DATA EXCERPTS ->
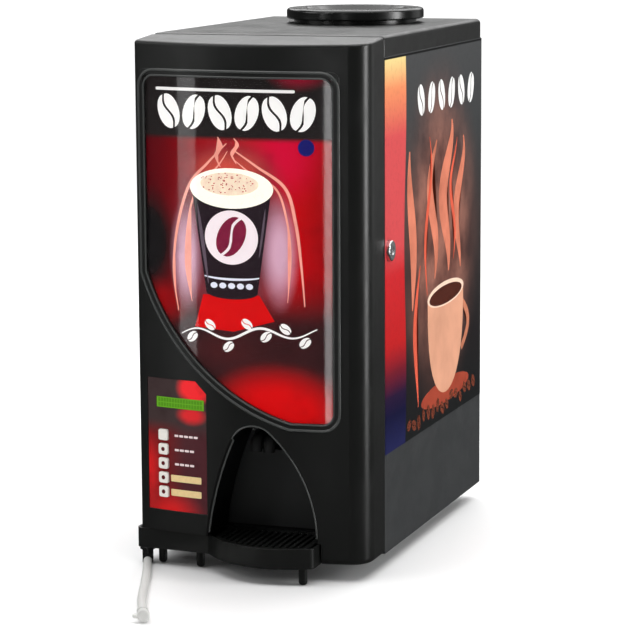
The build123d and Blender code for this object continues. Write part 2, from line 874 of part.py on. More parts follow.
with BuildPart() as canisters:
    for x in side_x:
        shell_profile = canister_profile(x, 0.0)
        hollow_profile = canister_profile(x, can_wall)
        extrude(shell_profile.moved(Location((0, can_back, 0))), amount=can_d)
        for plate_y in (can_front + can_wall, can_back):
            with BuildSketch(Plane.XZ.offset(-plate_y)):
                with Locations((x, (shelf_z + sheet + hopper_z) / 2)):
                    Rectangle(60, hopper_z - shelf_z - sheet)
            extrude(amount=can_wall)
        with BuildSketch(Plane.XZ.offset(-can_front)):
            with Locations((x, auger_z)):
                Circle(trough_r + can_wall)
        extrude(amount=outlet_len)
        extrude(
            hollow_profile.moved(Location((0, can_back - can_wall, 0))),
            amount=can_d - 2 * can_wall,
            mode=Mode.SUBTRACT,
        )
        with BuildSketch(Plane.XZ.offset(-can_front - can_wall)):
            with Locations((x, auger_z)):
                Circle(trough_r)
        extrude(amount=can_wall + outlet_len, mode=Mode.SUBTRACT)
        with BuildSketch(Plane.XZ.offset(-can_back)):
            with Locations((x, auger_z)):
                Circle(auger_shaft_r + run_fit)
        extrude(amount=can_wall, mode=Mode.SUBTRACT)
canisters.part.label = "canisters"
export_step(canisters.part, "parts/canisters.step")

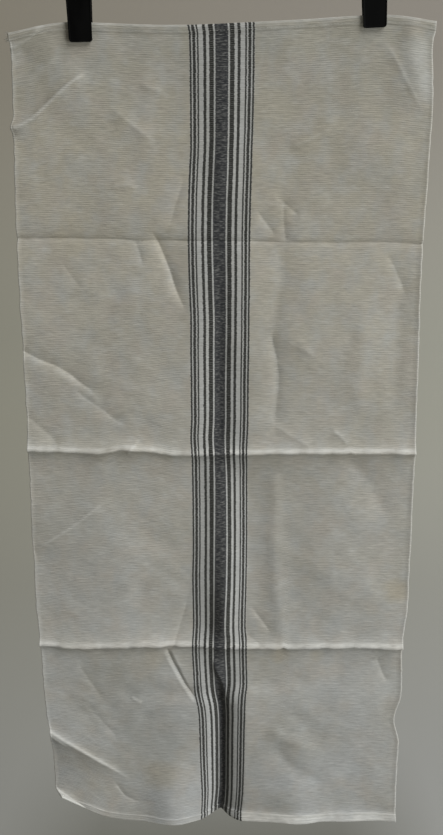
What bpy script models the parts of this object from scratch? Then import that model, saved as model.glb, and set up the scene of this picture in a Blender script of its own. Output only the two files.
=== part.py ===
# A coarse woven towel that hangs by its top hem from two black hanger clips.
# Units are metres. +X is to the right across the towel's face, +Z is up, and the face looks along -Y.
# The origin is on the towel's middle line, level with the top ends of the two clips on average.
import math

import bmesh
import bpy
import numpy as np
from mathutils import Matrix, Vector

# Cloth
CLOTH = 0.0012          # thickness of the woven cloth
HEM_THICK = 0.0026      # the turned hem, three layers pressed flat
HEM = 0.0090            # width of the hem at each end
LENGTH = 1.114          # from the top hem's fold to the bottom hem's fold
TOP = -0.0489           # height of the top hem's fold
BAND = 0.0387           # half width of the striped band, along which the towel was folded
HALF = 0.2530           # half width of the towel, laid flat
BACK = 0.0006           # how far the cloth's back face lies behind the plane of the clips

# Clips
CLIP_LENGTH = 0.060
CLIP_TIP_WIDTH = 0.0270
CLIP_TOP_WIDTH = 0.0290
CLIP_CORNER = 0.0035
JAW = 0.0026            # thickness of a jaw
JAW_LEAN = 0.0030       # how far its top stands out beyond its tip
LIP = 0.0030            # height of the lip that grips the cloth
LIP_SLOPE = 0.0014      # height of the slope above the lip
HEM_ROOM = 0.0030       # from the plane of the clips to a jaw's inner face, above its lip
PIN_HEIGHT = 0.0460     # from the tip to the middle of the pin
PIN_LENGTH = 0.0220
RIM = 0.0018            # width of the raised rim round a jaw's outer face
RIM_HEIGHT = 0.0004
EDGE = 0.0005           # small rounding of the moulded edges
SHARP_ANGLE = math.radians(50)
GAP = 0.0003            # between pieces that touch

CLIPS = (
    dict(name="clip_left", tip_x=-0.1643, tip_down=0.0190, lean=1.0),
    dict(name="clip_right", tip_x=0.1786, tip_down=0.0032, lean=3.0),
)

# The side edges, at heights down from the top hem
EDGES = (
    dict(down=0.000, left=-0.2485, right=0.2490),
    dict(down=0.030, left=-0.2475, right=0.2480),
    dict(down=0.100, left=-0.2490, right=0.2520),
    dict(down=0.252, left=-0.2540, right=0.2500),
    dict(down=0.400, left=-0.2540, right=0.2525),
    dict(down=0.533, left=-0.2545, right=0.2550),
    dict(down=0.760, left=-0.2565, right=0.2575),
    dict(down=0.825, left=-0.2535, right=0.2530),
    dict(down=0.900, left=-0.2520, right=0.2563),
    dict(down=0.945, left=-0.2510, right=0.2485),
    dict(down=0.985, left=-0.2490, right=0.2545),
    dict(down=1.114, left=-0.2515, right=0.2545),
)

# Lines that run across the towel: how far each lies above its own height, at six places
PLACES = dict(left_end=-0.250, left_clip=-0.178, left_mid=-0.060,
              right_mid=0.075, right_clip=0.192, right_end=0.250)
LEVELS = (
    dict(name="top", down=0.0000, left_end=-0.009, left_clip=0.003, left_mid=0.000, right_mid=0.005,
         right_clip=0.011, right_end=0.004),
    dict(name="first", down=0.2525, left_end=0.0035, left_clip=0.003, left_mid=0.000, right_mid=-0.001,
         right_clip=-0.002, right_end=-0.003),
    dict(name="second", down=0.5330, left_end=0.005, left_clip=0.000, left_mid=-0.001, right_mid=0.000,
         right_clip=0.000, right_end=-0.001),
    dict(name="third", down=0.8240, left_end=0.005, left_clip=0.001, left_mid=0.002, right_mid=0.000,
         right_clip=0.000, right_end=0.000),
    dict(name="bottom", down=LENGTH, left_end=0.0145, left_clip=0.0025, left_mid=-0.0005, right_mid=0.000,
         right_clip=0.000, right_end=0.000),
)

# Pressed creases across the towel: height is towards the viewer, the rest are widths
CREASES = (
    dict(level="first", height=-0.0042, above=0.020, below=0.030),
    dict(level="second", height=0.0046, above=0.022, below=0.034),
    dict(level="third", height=0.0042, above=0.022, below=0.030),
)

SHARP_SHARE = 0.35      # the share of a crease's height in its sharp middle
SHARP_WIDTH = 0.005

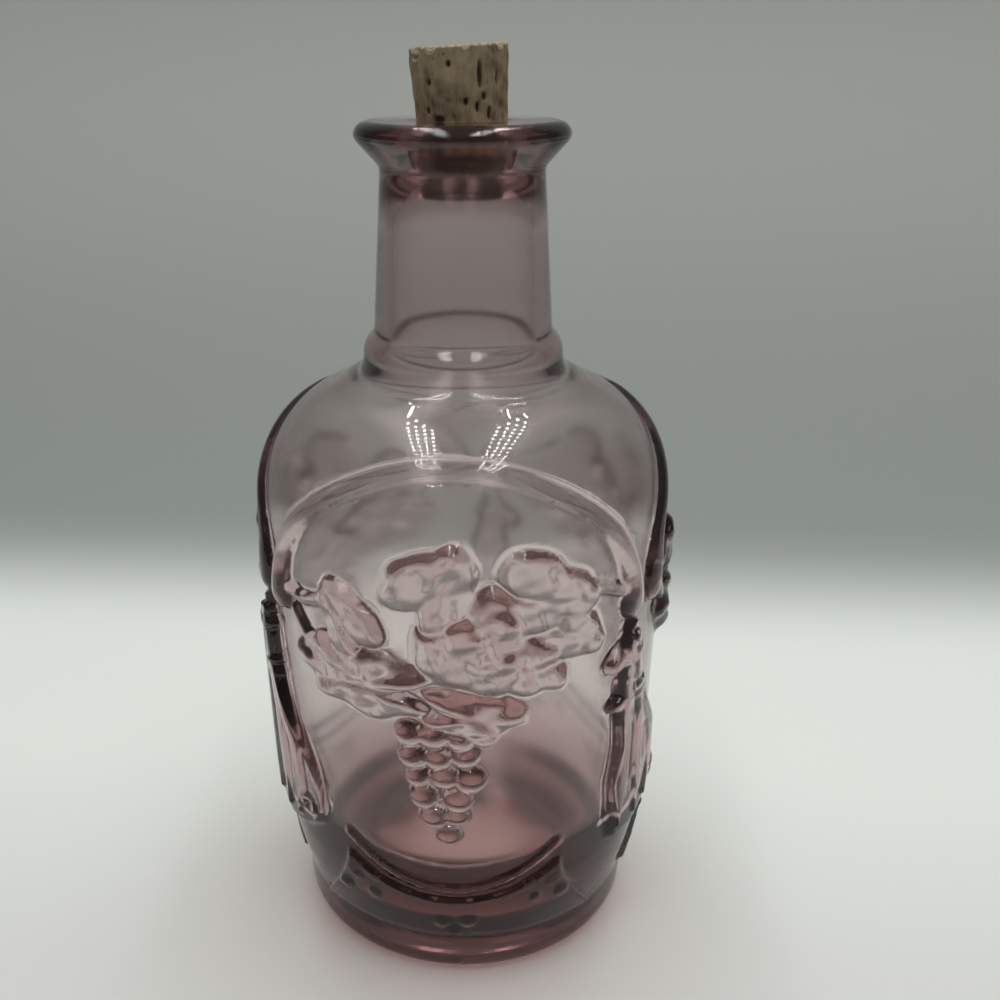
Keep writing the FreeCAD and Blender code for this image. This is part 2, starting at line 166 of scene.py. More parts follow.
def inside_section():
    """Outline of the cavity from the rim of the mouth to the middle of the floor."""
    rim = GLASS_HEIGHT
    return section((12.9, rim), (
        ((10.8, rim - 1.8), 2.1, -1, 0.4),
        ((10.2, 206.5), 0, 0, 2.2),
        ((11.8, 202.6), 7.0, -1, 0.8),
        ((16.9, 187.0), 24.0, 1, 1.6),
        ((17.7, 166.0), 0, 0, 4.0),
        ((31.2, 150.1), 21.3, -1, 1.6),
        ((50.0, SHOULDER_LOW), 28.9, 1, 1.8),
        ((50.0, SIDE_HIGH), 0, 0, 5.5),
        ((48.5, 42.0), 0, 0, 7.0),
        ((16.0, 8.9), 44.0, 1, 2.6),
        ((0.0, 8.6), 300.0, -1, 4.0),
    ))


def outside_radius(level):
    """Radius of the plain glass from the foot to the end of the shoulder, for arrays of levels."""
    level = np.asarray(level, float)
    low, high = FLARE_RADII
    above = level - FLARE_LOW
    flare = low + (high - low) * above / (FLARE_HIGH - FLARE_LOW)
    flare += above * (FLARE_HIGH - level) / (2 * FLARE_BEND)
    side = BODY_RADIUS - (SIDE_HIGH - np.minimum(level, SIDE_HIGH)) ** 2 / (2 * SIDE_BEND)
    rise = np.clip(level - SHOULDER_LOW, 0.0, 28.0)
    dome = BODY_RADIUS - SHOULDER_BEND + np.sqrt(np.maximum(0.0, SHOULDER_BEND ** 2 - rise ** 2))
    return np.where(level < FLARE_HIGH, flare, np.where(level < SHOULDER_LOW, side, dome))


def on_glass(angle, level):
    """Points at angles in degrees from the panel's middle and at levels."""
    turn = np.radians(np.asarray(angle, float))
    radius = outside_radius(level)
    return np.stack((radius * np.sin(turn), -radius * np.cos(turn), level + 0 * turn), axis=-1)


# ---------------------------------------------------------------- embossing

def smooth(low, high, value):
    """Smooth step from 0 at low to 1 at high."""
    share = np.clip((value - low) / (high - low), 0.0, 1.0)
    return share * share * (3 - 2 * share)


def ridge(spots, path, widths, rise):
    """Height of a rounded rib of given half-widths along a path of points."""
    best = np.full(len(spots), 1e9)
    half = np.ones(len(spots))
    for start, end, first, last in zip(path[:-1], path[1:], widths[:-1], widths[1:]):
        along = end - start
        share = np.clip((spots - start) @ along / (along @ along), 0.0, 1.0)
        reach = np.linalg.norm(spots - start - share[:, None] * along, axis=1)
        width = first + (last - first) * share
        closer = reach / width < best / half
        best = np.where(closer, reach, best)
        half = np.where(closer, width, half)
    return rise * np.sqrt(np.clip(1 - (best / half) ** 2, 0.0, 1.0))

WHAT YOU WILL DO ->
Among the entries above, locate the lines containing "What bpy script" and "from mathutils import Matrix, Vector", and transcribe exactly those two lines and all lines between.

TASK ANSWER ->
What bpy script models the parts of this object from scratch? Then import that model, saved as model.glb, and set up the scene of this picture in a Blender script of its own. Output only the two files.
=== part.py ===
# A coarse woven towel that hangs by its top hem from two black hanger clips.
# Units are metres. +X is to the right across the towel's face, +Z is up, and the face looks along -Y.
# The origin is on the towel's middle line, level with the top ends of the two clips on average.
import math

import bmesh
import bpy
import numpy as np
from mathutils import Matrix, Vector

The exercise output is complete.